| What to produce |
Present the data once more in exactly its original form.

| Information supplied |
_ _ _

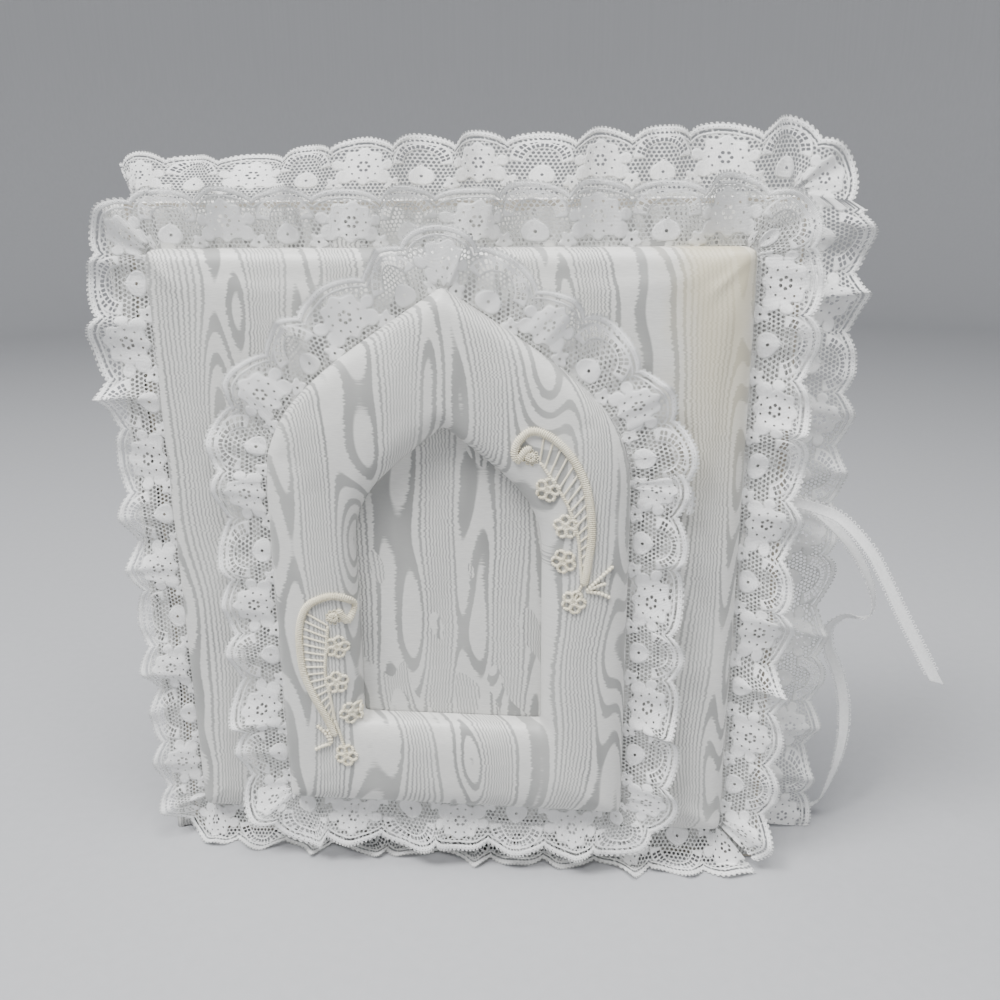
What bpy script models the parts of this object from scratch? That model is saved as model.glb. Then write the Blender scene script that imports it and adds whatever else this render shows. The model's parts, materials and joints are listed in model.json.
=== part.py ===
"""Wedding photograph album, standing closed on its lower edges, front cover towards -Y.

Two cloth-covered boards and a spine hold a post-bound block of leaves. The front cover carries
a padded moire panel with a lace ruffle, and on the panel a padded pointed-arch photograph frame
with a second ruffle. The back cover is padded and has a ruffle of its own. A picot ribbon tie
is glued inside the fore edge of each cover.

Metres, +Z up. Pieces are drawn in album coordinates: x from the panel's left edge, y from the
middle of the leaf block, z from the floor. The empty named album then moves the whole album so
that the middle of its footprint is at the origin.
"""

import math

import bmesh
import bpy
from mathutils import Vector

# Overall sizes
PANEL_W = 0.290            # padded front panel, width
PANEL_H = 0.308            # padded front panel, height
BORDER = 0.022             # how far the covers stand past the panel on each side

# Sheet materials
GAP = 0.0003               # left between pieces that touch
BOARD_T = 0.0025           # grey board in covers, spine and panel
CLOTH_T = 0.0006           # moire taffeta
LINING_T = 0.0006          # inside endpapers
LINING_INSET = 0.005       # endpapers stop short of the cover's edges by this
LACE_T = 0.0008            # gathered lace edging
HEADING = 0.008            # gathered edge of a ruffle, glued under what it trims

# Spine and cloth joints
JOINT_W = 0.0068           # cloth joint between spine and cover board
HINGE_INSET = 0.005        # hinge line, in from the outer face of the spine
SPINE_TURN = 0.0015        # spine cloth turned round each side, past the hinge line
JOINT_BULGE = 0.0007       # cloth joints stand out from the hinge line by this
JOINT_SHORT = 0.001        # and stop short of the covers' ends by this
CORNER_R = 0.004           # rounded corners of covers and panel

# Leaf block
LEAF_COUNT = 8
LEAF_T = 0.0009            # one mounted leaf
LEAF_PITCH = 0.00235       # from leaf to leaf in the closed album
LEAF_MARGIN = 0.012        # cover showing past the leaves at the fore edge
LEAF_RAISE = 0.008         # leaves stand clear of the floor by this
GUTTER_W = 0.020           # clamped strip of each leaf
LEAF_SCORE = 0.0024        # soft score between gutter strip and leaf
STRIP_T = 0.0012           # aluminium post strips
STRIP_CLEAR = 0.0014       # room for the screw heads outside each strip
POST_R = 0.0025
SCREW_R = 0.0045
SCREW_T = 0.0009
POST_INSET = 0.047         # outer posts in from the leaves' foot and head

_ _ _

| Answer |
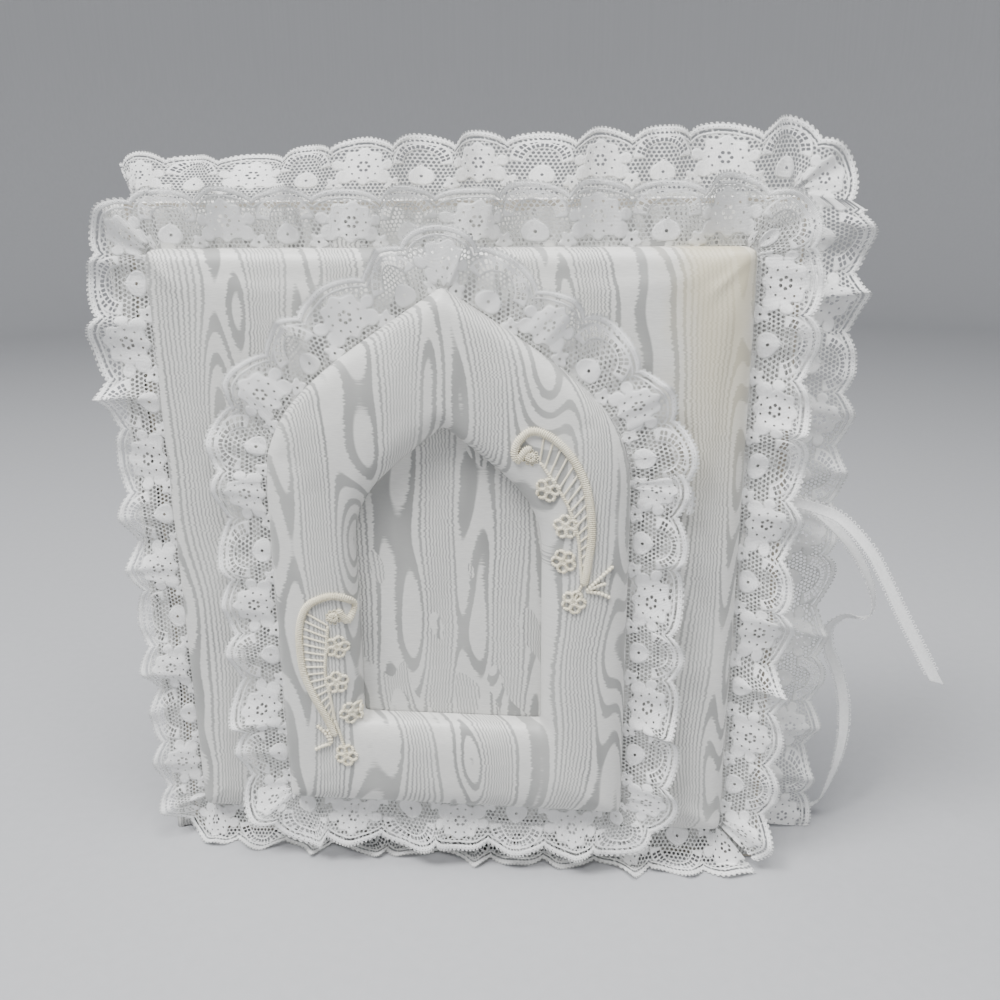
What bpy script models the parts of this object from scratch? That model is saved as model.glb. Then write the Blender scene script that imports it and adds whatever else this render shows. The model's parts, materials and joints are listed in model.json.
=== part.py ===
"""Wedding photograph album, standing closed on its lower edges, front cover towards -Y.

Two cloth-covered boards and a spine hold a post-bound block of leaves. The front cover carries
a padded moire panel with a lace ruffle, and on the panel a padded pointed-arch photograph frame
with a second ruffle. The back cover is padded and has a ruffle of its own. A picot ribbon tie
is glued inside the fore edge of each cover.

Metres, +Z up. Pieces are drawn in album coordinates: x from the panel's left edge, y from the
middle of the leaf block, z from the floor. The empty named album then moves the whole album so
that the middle of its footprint is at the origin.
"""

import math

import bmesh
import bpy
from mathutils import Vector

# Overall sizes
PANEL_W = 0.290            # padded front panel, width
PANEL_H = 0.308            # padded front panel, height
BORDER = 0.022             # how far the covers stand past the panel on each side

# Sheet materials
GAP = 0.0003               # left between pieces that touch
BOARD_T = 0.0025           # grey board in covers, spine and panel
CLOTH_T = 0.0006           # moire taffeta
LINING_T = 0.0006          # inside endpapers
LINING_INSET = 0.005       # endpapers stop short of the cover's edges by this
LACE_T = 0.0008            # gathered lace edging
HEADING = 0.008            # gathered edge of a ruffle, glued under what it trims

# Spine and cloth joints
JOINT_W = 0.0068           # cloth joint between spine and cover board
HINGE_INSET = 0.005        # hinge line, in from the outer face of the spine
SPINE_TURN = 0.0015        # spine cloth turned round each side, past the hinge line
JOINT_BULGE = 0.0007       # cloth joints stand out from the hinge line by this
JOINT_SHORT = 0.001        # and stop short of the covers' ends by this
CORNER_R = 0.004           # rounded corners of covers and panel

# Leaf block
LEAF_COUNT = 8
LEAF_T = 0.0009            # one mounted leaf
LEAF_PITCH = 0.00235       # from leaf to leaf in the closed album
LEAF_MARGIN = 0.012        # cover showing past the leaves at the fore edge
LEAF_RAISE = 0.008         # leaves stand clear of the floor by this
GUTTER_W = 0.020           # clamped strip of each leaf
LEAF_SCORE = 0.0024        # soft score between gutter strip and leaf
STRIP_T = 0.0012           # aluminium post strips
STRIP_CLEAR = 0.0014       # room for the screw heads outside each strip
POST_R = 0.0025
SCREW_R = 0.0045
SCREW_T = 0.0009
POST_INSET = 0.047         # outer posts in from the leaves' foot and head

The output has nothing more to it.